W.W. Cotton, for appellants.
Rufus Mallory, for respondents.
BEAN, J. (after stating the facts).
Assuming for the purposes of the opinion, that the plaintiffs have legally succeeded to the rights of Southworth under the original contract, and stand in his place and stead, entitled to all the rights and privileges given him by its terms, and that it embraces all the territory claimed by them, there are two reasons why this suit could not be maintained after the repudiation of the entire contract by the defendants, and the service on the plaintiffs of notice to that effect in June, 1902: First, the plaintiffs, if they are entitled to any relief at all, have a full and complete remedy at law; and, second, the remedy by injunction or specific performance is not mutual. It could not be invoked by the defendants against the plaintiffs, as the contract is not, and never was, capable of being specifically enforced or enjoined at the suit of Pittock or the defendant publishing company. The contract between Pittock and Southworth created substantially the relation of employer and employýe, and this relation continued as to those who succeeded to Southworth's interest.
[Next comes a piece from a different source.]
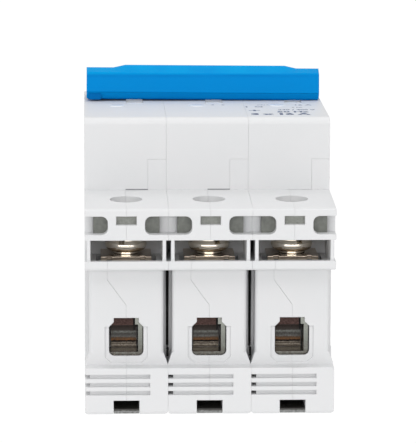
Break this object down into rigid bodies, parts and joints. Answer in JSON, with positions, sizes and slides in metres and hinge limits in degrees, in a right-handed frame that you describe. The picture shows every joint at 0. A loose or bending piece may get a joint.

By its terms, Southworth (whom we shall hereafter assume includes parties who have legally succeeded to his rights), was to carry and deliver the paper to all paying subscribers within the designated territory, to endeavor to increase its circulation, to collect subscriptions therefor, and to pay weekly for all papers he took from the office, receiving as a compensation for "his labor" a certain proportion of the...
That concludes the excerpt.